How can that be? My fingerprinted tracks are anywhere from 2.5 to 8 minutes long. But offset_seconds
results could be in thousands sometimes, meaning up to 30m or more. How is that being calculated? Based on my configs above, the unit size should be 0.02089795918s or ~21ms (1 sec / 44100 1024 0.9).
Here is an example of a result I get:
{'song_id': 91, 'song_name': 'Depeche Mode - Enjoy The Silence - Single Mix', 'confidence': 28, 'offset': 61373, 'offset_seconds': 1282.57045, 'file_sha1': 'BAC931E2C1404B8C6C8A665B84746932BABA513E', 'match_time': 2.8039259910583496}
Could you please help me decode where on earth did the match happen in that song? The snippet I am feeding it is less than a second long..

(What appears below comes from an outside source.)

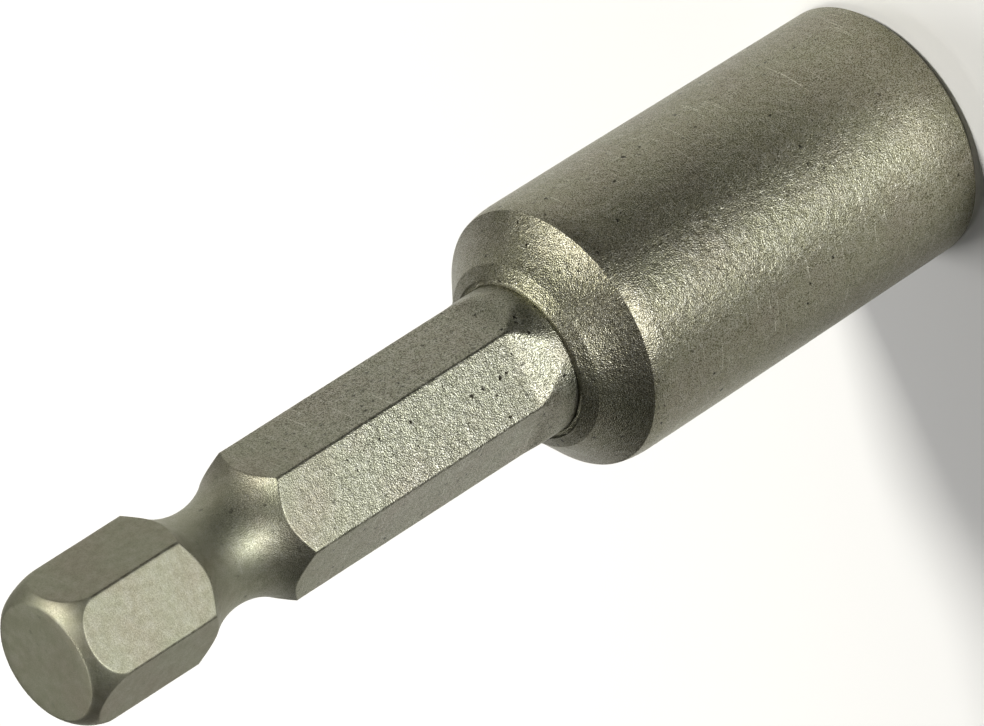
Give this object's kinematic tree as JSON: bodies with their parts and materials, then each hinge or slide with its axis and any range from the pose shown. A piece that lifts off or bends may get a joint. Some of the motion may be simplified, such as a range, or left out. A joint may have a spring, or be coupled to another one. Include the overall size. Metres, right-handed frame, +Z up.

Yes so it is 21 ms and when multiplied by the offset you get the same value as the offset-seconds. Now concerning the reason why the offset-seconds is so big, I don't really have a clear idea. I can only suggest you reduce the overlap ratio. The last time I tried to tweak these values I would sometimes get results that do not make sense. You can also try with the initial values.
I am new in this project and I am having a problem that the same with @alexanderkladov. The offset_second is so big while my tracks are from 2 to 3 minutes in duration. @worldveil, Can you clarify for me?
Hi Dejavu is a great project but I am unable to understand how it is able to calculate relative offset for a segment of the sound. According to documentation following formula is used:
To my understanding offset is difference in time between the actual starting of song and the starting of the segment of the song. I know something is wrong.
How relative offset is been calculated?